A second reform was the prohibition of private, after-school tutoring. Formerly, private tutors could charge exorbitant rates if they had a good "track record" of getting students into the right schools through intensive coaching, especially in English and in mathematics. This situation gave wealthy families an unfair advantage in the competition. Under the new rules, students receiving tutoring could be suspended from school and their tutors dismissed from their jobs. There was ample evidence in the mid-1980s, however, that the law had simply driven the private tutoring system underground and made the fees more expensive. Some underpaid teachers and cash-starved students at prestigious institutions were willing to run the risk of punishment in order to earn as much as W300,000 to W500,000 a month.
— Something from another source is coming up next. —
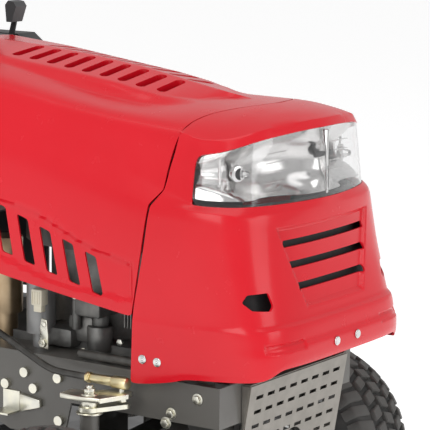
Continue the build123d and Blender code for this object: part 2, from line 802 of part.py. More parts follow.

Students and their parents took the risk of being caught, believing that coaching in weak subject areas could give students the edge needed to get into a better university. By the late 1980s, however, the tutorial system seemed largely to have disappeared.
A third reform was much less popular. The ministry established a graduation quota system, in which increased freshman enrollments were counterbalanced by the requirement that each four-year college or university fail the lowest 30 percent of its students; junior colleges were required to fail the lowest 15 percent. These quotas were required no matter how well the lowest 30 or 15 percent of the students did in terms of objective standards. Ostensibly designed to ensure the quality of the increased number of college graduates, the system also served, for a while to discourage students from devoting their time to political movements. Resentment of the quotas was widespread and family counterpressures intense. The government abolished the quotas in 1984.